■ Recorded information:
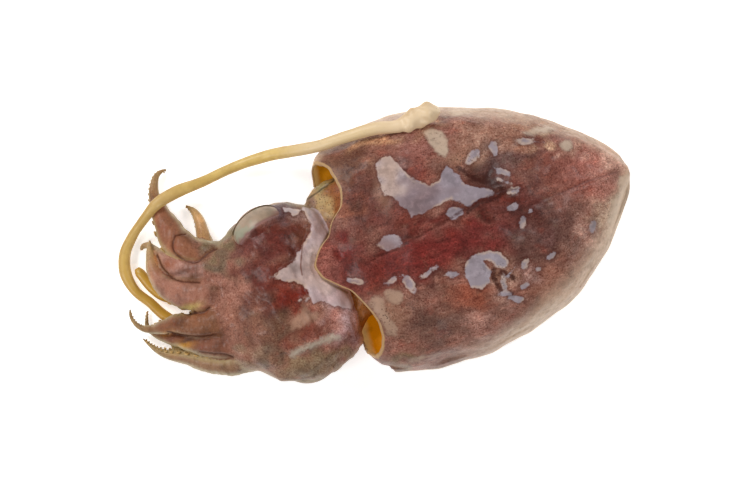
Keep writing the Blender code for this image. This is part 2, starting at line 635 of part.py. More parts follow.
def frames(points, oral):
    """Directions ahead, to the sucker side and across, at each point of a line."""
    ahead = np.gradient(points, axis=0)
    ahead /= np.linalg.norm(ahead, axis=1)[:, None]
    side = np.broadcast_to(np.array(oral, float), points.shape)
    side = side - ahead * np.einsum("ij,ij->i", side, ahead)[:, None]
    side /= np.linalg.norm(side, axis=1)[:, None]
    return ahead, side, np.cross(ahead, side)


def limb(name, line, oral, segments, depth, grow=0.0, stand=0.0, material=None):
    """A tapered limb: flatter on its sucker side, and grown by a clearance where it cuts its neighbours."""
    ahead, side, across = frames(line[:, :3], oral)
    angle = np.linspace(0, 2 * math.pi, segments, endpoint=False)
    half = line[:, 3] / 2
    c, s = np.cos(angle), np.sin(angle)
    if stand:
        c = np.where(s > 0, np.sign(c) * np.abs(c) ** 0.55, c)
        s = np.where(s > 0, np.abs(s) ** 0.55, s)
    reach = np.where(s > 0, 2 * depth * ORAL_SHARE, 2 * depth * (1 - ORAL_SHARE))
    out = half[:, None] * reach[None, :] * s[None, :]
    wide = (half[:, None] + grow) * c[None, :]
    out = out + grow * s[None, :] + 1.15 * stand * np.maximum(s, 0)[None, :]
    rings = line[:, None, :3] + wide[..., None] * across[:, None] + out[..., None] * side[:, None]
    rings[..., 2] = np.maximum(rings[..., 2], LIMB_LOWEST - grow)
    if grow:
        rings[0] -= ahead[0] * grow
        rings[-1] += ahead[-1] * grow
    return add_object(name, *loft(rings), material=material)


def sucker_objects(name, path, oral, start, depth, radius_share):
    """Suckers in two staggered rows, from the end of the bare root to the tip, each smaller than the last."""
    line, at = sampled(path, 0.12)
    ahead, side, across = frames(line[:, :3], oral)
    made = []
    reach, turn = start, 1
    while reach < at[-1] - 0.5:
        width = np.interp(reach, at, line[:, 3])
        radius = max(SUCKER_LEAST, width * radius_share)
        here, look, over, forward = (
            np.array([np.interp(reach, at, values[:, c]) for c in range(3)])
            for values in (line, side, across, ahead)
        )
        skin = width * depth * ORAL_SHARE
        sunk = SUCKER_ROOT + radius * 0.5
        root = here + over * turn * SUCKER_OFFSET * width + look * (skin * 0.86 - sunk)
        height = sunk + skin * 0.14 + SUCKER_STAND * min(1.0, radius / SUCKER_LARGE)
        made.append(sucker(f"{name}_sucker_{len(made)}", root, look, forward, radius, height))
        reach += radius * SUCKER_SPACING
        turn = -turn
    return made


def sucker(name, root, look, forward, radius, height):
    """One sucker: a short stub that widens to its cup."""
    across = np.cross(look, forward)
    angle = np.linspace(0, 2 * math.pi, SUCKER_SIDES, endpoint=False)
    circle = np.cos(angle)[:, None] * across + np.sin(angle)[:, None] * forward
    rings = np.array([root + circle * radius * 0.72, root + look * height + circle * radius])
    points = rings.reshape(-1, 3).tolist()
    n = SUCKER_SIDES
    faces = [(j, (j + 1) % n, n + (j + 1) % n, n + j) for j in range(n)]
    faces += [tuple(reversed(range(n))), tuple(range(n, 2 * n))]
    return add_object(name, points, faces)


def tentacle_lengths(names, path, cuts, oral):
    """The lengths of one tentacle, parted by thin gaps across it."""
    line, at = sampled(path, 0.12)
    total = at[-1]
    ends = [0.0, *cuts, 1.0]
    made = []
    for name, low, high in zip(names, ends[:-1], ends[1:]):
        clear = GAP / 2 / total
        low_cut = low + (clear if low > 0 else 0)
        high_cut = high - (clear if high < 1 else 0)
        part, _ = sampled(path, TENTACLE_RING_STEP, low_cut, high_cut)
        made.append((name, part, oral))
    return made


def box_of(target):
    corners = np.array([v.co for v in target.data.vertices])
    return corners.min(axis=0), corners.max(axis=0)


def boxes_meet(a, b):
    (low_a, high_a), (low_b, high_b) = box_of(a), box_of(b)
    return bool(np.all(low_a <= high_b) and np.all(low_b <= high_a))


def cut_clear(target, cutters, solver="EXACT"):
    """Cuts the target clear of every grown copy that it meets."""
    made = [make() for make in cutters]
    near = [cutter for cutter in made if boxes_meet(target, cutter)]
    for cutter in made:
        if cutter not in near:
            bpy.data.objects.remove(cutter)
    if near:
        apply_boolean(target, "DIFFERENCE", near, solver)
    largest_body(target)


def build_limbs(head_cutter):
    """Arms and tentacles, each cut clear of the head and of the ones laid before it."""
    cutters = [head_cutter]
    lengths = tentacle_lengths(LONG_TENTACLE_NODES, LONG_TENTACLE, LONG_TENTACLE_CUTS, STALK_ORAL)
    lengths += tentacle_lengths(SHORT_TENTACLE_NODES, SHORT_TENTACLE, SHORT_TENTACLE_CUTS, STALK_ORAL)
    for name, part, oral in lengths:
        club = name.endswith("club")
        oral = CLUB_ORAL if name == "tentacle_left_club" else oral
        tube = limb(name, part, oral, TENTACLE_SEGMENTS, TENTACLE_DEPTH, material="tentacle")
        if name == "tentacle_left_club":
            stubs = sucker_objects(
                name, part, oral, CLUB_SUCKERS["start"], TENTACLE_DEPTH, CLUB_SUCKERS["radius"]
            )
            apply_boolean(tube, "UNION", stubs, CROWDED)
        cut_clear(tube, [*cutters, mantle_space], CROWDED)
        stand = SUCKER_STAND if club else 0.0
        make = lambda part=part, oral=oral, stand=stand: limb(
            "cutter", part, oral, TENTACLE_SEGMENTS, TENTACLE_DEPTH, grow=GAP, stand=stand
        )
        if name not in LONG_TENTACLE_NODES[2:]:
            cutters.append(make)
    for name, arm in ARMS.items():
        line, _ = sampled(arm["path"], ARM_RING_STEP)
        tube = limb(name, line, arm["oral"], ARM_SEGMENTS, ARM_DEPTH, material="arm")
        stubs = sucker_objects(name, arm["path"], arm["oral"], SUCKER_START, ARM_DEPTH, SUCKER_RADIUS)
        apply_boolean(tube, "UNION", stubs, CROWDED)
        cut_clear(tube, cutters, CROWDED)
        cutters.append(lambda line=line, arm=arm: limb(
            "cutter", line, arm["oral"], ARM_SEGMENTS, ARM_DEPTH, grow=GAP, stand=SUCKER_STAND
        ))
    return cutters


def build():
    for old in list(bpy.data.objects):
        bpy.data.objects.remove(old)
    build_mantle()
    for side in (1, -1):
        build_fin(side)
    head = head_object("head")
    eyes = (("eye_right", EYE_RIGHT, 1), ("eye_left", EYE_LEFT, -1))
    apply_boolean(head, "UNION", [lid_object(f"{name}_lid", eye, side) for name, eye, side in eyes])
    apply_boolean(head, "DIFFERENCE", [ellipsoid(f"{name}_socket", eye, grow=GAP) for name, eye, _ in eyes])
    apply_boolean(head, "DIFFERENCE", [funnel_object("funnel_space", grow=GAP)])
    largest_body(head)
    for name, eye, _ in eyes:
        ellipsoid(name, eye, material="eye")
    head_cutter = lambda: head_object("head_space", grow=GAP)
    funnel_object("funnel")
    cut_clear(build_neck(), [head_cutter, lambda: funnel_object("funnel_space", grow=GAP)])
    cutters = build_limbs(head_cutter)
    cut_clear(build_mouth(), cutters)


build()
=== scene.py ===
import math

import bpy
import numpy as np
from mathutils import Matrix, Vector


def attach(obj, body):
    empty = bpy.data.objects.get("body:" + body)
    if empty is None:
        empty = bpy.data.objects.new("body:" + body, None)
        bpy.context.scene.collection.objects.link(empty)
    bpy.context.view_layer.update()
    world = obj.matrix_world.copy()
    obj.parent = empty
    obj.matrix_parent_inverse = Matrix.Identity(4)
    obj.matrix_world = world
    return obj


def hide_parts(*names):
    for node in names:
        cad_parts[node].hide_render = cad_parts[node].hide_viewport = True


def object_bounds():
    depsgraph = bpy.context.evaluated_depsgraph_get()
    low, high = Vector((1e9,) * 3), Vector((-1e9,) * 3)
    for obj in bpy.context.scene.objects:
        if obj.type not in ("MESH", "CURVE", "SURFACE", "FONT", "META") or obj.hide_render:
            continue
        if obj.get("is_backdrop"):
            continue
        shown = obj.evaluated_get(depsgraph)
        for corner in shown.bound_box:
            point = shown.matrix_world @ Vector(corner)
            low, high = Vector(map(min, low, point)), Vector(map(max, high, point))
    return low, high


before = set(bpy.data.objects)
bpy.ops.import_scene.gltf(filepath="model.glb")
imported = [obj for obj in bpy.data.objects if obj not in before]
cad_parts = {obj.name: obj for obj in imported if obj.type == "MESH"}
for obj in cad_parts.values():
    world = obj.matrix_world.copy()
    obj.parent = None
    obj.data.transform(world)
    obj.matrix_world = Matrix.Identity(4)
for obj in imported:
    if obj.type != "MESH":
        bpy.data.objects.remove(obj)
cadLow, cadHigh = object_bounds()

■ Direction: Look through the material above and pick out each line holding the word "data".

■ Result of the task:
    corners = np.array([v.co for v in target.data.vertices])
            bpy.data.objects.remove(cutter)
    for old in list(bpy.data.objects):
        bpy.data.objects.remove(old)
    empty = bpy.data.objects.get("body:" + body)
        empty = bpy.data.objects.new("body:" + body, None)
before = set(bpy.data.objects)
imported = [obj for obj in bpy.data.objects if obj not in before]
    obj.data.transform(world)
        bpy.data.objects.remove(obj)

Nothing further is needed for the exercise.